EPIC is also one of the sponsors of the conference, titled "Claim Democracy: Securing, Enhancing and Exercising the Power of the Right to Vote". It's in Washington, D.C. on the weekend of November 22-23.

In university round-up, we've got articles on the Diebold files from MIT (this article was on the front page of the student paper and brought me quite a bit of notoriety), Duke, UC Berkeley, and Harvard.

Gore Vidal weighs in on voting machines (scroll down).

I was also mentioned in the Washington Post on Thursday.

The EFF has archives of the Online Policy Group v. Diebold case; you should read especially their application for an injunction against Diebold.

Finally, my cease-and-desist letter from Diebold is now up on chillingeffects.org.


Updates on American Law.
[info]cananian
Updates on the Patriot Act and Echelon courtesy of Slashdot. If you've ever wondered why random keywords appear at the end of my emails, this posting from the ACLU may demystify you.

The RIAA filed 80 more lawsuits yesterday. And the SCO group has begun to infringe my copyrights on portions of the Linux kernel. In other news, I recently granted copyright for my original PPTP-linux client to the FSF, so they can prosecute other copyright infringement of my code. I also signed over my contributions to GNU Classpath and GNU libc. [The FSF's copyright assignment legalese is actually incredibly safe and friendly: they even allow you to reclaim your copyright if you eventually decide you'd rather resell the code or somesuch. Of course, the rights you've provided under the GPL persist, but it does allow you to go back and resell non-GPL'ed versions of the code if you like.]

I drafted a DMCA counternotice to MIT's Copyright Agent in response to Diebold's cease-and-desist letter. I'm getting it looked over by smart people right now =) and will post it when it is finalized. In the meantime, you may be interested in my advice on filing a DMCA counter-notice.


EFF's reply to Diebold.
[info]cananian
The EFF's Wendy Seltzer wrote a very good reply to Diebold on behalf of the San Francisco Indymedia C&D recipients.

Elsewhere, Wired News has another article about the "E-Vote Protest".


Defiant
[info]cananian
It has been brought to my attention that there is excellent precedent to refuse Diebold's claims in the "Tobacco papers" case, as described in an article in the San Francisco Chronicle and in more depth in a profile of defendant Stanton Glantz.

I'm still looking for more definitive legal reference, but here is the "layman's" version of the relevant argument. Glantz received an anonymous package of internal tobacco company documents and published them. Then, as described in the profile above:

When Brown & Williamson filed suit to force the return of the documents in February 1995, the stage was set for a First Amendment fight. Suddenly, the very freedom of a researcher and a university to disseminate information was on the line. "Basically, they were trying to keep books out of the library, and universities are here to spread information, not suppress it," Glantz says. He was summoned to a meeting at the university counsel's office, across Parnassus Avenue, which runs through the UCSF campus. "I was riding the elevator down and I was thinking, 'Time to walk the plank. They're going to toss me overboard.'"

[...]

But saying they'd rather fight than quit, the UC administrators backed Glantz. The university lawyers argued that the documents were a legitimate subject of study and that they were already public records because they had been written about so extensively in the New York Times and elsewhere. In June 1995, the California Supreme Court ruled in the university's favor. To spare strain on the library, the university published them on the Internet and sold copies on CD-ROM.

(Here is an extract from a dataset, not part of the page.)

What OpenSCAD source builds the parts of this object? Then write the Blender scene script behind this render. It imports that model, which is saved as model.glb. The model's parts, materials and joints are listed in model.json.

In the case of the Diebold memos, these documents have been extensively published on the web (see citations at http://www.why-war.com/features/2003/10/diebold.html) and elsewhere, including a book and at least one widely-syndicated AP article. More coverage will surely follow. I think the precedent holds.


AP article
[info]cananian
Boston.com now has an Associated Press article on Diebold's take-down actions.

Cease-and-desist from Diebold
[info]cananian
Today MIT got a cease-and-desist letter from Diebold about the documents I've mirrored here. It seems they really don't want people to learn how untrustworthy their election equipment is.

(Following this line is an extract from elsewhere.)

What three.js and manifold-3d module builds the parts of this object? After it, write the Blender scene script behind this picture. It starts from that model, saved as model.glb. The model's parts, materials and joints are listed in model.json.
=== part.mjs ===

As a temporary measure, I've taken down direct links to the lists.tgz archive. The BitTorrent tracker is still up, at http://cscott.net/Activism/lists.tgz.torrent --- this is not a hyperlink because of some braindead legal precedent in the 2600 DeCSS case. The torrent file will still work, although no actual content is hosted at cscott.net. Magic! [BitTorrent peers are still very welcome, though: everyone who downloads the file and leaves bittorrent running can contribute to ensuring this content remains available at this link. Let me know if you decide to help out this way.]

My pgp/gpg key is available at pgp.mit.edu; email me if you're interested in helping maintain this mirror.


Sklyarov and Fair Use
[info]cananian
There's an excellent article in the Baltimore Sun from Monday, talking about the Sklyarov and Felten cases, but also about the DMCA and fair use more generally. It's very readable and worth a look.